### Exercise requirements
Using the material below, print the line that contains "What OpenSCAD source", the line that contains "page_gap = 0.15; // [0.1:0.05:0.5]", and every line in between, exactly and nothing else.

### Material for this exercise

»»

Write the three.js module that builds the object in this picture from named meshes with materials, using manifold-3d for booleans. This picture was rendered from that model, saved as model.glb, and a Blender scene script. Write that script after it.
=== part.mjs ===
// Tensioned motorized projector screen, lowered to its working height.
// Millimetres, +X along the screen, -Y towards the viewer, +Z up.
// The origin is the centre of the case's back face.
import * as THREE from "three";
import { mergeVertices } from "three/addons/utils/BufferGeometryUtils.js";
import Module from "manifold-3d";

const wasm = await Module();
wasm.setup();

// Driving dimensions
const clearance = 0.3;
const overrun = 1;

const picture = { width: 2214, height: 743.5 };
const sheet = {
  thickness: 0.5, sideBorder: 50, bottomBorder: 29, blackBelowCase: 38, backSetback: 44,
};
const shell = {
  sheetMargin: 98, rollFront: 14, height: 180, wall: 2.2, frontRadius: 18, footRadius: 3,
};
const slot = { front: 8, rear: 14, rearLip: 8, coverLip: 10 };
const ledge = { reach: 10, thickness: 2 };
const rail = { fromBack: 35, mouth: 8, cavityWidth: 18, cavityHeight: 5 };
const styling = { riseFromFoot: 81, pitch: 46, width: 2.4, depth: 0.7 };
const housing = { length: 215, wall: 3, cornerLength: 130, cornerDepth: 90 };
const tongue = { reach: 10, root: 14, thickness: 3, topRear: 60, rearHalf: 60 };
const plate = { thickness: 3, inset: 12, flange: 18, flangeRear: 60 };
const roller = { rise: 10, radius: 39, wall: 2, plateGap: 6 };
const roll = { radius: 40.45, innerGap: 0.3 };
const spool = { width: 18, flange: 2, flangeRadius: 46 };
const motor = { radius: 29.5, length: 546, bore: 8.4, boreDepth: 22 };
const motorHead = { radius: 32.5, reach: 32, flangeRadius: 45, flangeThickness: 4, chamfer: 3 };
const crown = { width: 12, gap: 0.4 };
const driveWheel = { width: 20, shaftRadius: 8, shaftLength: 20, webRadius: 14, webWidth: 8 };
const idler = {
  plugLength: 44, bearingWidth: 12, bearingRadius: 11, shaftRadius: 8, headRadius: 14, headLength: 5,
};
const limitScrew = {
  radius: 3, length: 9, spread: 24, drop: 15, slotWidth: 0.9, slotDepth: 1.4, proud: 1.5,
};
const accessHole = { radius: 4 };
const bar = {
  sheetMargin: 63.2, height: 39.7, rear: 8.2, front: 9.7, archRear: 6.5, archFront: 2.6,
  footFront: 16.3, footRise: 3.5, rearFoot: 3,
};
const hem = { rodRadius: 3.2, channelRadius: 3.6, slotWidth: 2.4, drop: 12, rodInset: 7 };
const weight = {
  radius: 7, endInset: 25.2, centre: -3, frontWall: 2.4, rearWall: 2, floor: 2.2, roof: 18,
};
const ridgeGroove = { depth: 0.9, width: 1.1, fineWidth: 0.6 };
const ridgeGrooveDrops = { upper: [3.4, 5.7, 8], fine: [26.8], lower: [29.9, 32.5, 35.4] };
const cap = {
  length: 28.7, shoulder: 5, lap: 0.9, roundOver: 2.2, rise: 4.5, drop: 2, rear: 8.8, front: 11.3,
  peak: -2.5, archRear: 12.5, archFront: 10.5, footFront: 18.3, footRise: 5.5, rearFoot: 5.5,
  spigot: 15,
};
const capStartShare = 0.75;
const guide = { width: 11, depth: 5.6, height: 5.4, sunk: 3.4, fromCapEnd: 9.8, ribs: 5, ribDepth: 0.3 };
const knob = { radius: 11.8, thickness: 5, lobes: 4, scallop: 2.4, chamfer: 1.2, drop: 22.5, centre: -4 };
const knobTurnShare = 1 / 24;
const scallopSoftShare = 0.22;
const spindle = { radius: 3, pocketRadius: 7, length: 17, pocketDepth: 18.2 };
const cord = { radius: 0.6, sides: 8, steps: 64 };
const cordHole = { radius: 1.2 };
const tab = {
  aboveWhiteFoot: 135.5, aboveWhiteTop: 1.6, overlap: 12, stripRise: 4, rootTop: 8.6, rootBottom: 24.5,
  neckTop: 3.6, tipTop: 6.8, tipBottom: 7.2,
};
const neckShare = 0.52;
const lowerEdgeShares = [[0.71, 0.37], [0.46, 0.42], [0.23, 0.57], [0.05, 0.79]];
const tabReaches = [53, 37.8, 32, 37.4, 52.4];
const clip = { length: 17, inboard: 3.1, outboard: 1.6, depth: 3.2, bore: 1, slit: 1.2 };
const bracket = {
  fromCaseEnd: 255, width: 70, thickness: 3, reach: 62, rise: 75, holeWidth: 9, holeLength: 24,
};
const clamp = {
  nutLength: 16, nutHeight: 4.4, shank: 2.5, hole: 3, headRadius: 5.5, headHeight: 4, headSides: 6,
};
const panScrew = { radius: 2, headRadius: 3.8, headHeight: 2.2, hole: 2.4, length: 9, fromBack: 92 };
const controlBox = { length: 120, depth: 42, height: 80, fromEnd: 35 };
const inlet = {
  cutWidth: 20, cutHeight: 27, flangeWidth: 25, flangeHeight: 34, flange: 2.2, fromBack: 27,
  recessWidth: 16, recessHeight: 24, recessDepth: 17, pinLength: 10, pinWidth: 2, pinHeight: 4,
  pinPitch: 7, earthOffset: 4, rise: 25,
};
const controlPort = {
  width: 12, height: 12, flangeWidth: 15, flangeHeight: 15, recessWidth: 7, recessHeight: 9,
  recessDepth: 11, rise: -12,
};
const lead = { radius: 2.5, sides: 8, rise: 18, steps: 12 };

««
»»

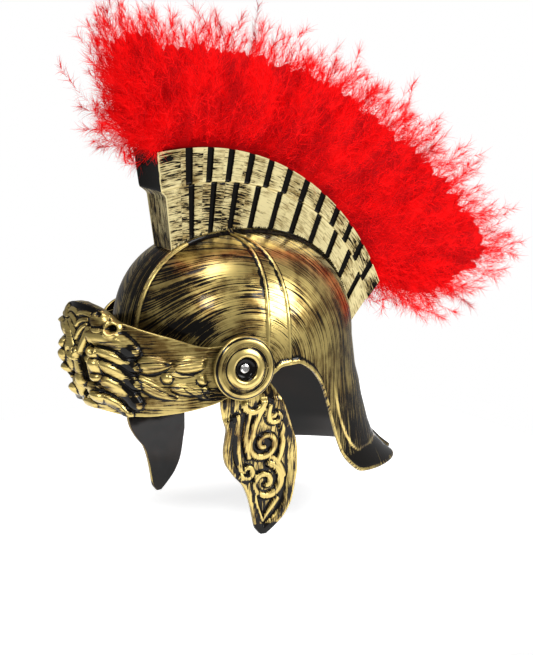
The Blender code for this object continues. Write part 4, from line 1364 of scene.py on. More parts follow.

««
»»

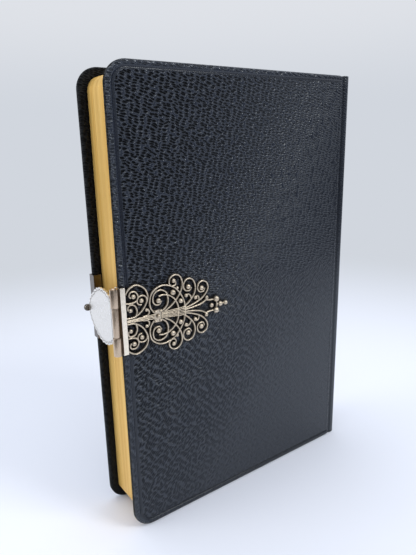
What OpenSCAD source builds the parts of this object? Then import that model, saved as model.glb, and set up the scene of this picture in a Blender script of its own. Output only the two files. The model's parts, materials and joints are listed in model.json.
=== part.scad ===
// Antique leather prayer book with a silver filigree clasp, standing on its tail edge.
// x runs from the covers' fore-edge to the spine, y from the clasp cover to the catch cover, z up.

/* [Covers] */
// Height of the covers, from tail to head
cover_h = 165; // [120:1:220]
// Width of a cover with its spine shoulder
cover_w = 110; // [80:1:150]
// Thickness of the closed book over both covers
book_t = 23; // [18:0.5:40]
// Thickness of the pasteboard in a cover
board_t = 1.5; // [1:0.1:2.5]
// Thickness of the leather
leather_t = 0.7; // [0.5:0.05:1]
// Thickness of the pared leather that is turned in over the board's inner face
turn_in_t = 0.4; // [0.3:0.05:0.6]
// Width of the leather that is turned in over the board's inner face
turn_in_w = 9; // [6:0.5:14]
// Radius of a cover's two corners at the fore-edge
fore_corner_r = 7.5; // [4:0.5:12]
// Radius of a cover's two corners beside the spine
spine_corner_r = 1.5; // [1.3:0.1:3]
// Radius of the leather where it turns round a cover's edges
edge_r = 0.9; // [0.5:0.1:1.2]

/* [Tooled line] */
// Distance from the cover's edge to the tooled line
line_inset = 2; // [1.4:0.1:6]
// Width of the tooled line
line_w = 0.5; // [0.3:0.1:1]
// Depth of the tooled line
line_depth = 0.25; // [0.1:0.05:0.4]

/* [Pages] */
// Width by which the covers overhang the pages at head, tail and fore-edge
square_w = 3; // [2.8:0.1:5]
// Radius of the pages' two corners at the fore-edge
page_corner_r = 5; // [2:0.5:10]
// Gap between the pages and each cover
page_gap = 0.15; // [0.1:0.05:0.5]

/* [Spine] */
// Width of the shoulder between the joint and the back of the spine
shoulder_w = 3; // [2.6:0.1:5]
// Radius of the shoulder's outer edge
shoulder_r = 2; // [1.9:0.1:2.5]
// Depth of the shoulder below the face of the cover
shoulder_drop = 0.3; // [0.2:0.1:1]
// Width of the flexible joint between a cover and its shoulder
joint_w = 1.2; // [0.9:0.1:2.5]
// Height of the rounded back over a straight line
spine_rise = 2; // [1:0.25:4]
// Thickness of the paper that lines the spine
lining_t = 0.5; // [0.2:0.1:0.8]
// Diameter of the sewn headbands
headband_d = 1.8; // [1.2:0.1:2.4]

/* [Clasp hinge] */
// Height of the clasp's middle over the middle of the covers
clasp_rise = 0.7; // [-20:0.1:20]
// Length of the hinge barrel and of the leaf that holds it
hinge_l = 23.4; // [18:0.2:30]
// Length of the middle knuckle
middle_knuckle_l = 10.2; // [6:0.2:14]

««

### Exercise answer
What OpenSCAD source builds the parts of this object? Then import that model, saved as model.glb, and set up the scene of this picture in a Blender script of its own. Output only the two files. The model's parts, materials and joints are listed in model.json.
=== part.scad ===
// Antique leather prayer book with a silver filigree clasp, standing on its tail edge.
// x runs from the covers' fore-edge to the spine, y from the clasp cover to the catch cover, z up.

/* [Covers] */
// Height of the covers, from tail to head
cover_h = 165; // [120:1:220]
// Width of a cover with its spine shoulder
cover_w = 110; // [80:1:150]
// Thickness of the closed book over both covers
book_t = 23; // [18:0.5:40]
// Thickness of the pasteboard in a cover
board_t = 1.5; // [1:0.1:2.5]
// Thickness of the leather
leather_t = 0.7; // [0.5:0.05:1]
// Thickness of the pared leather that is turned in over the board's inner face
turn_in_t = 0.4; // [0.3:0.05:0.6]
// Width of the leather that is turned in over the board's inner face
turn_in_w = 9; // [6:0.5:14]
// Radius of a cover's two corners at the fore-edge
fore_corner_r = 7.5; // [4:0.5:12]
// Radius of a cover's two corners beside the spine
spine_corner_r = 1.5; // [1.3:0.1:3]
// Radius of the leather where it turns round a cover's edges
edge_r = 0.9; // [0.5:0.1:1.2]

/* [Tooled line] */
// Distance from the cover's edge to the tooled line
line_inset = 2; // [1.4:0.1:6]
// Width of the tooled line
line_w = 0.5; // [0.3:0.1:1]
// Depth of the tooled line
line_depth = 0.25; // [0.1:0.05:0.4]

/* [Pages] */
// Width by which the covers overhang the pages at head, tail and fore-edge
square_w = 3; // [2.8:0.1:5]
// Radius of the pages' two corners at the fore-edge
page_corner_r = 5; // [2:0.5:10]
// Gap between the pages and each cover
page_gap = 0.15; // [0.1:0.05:0.5]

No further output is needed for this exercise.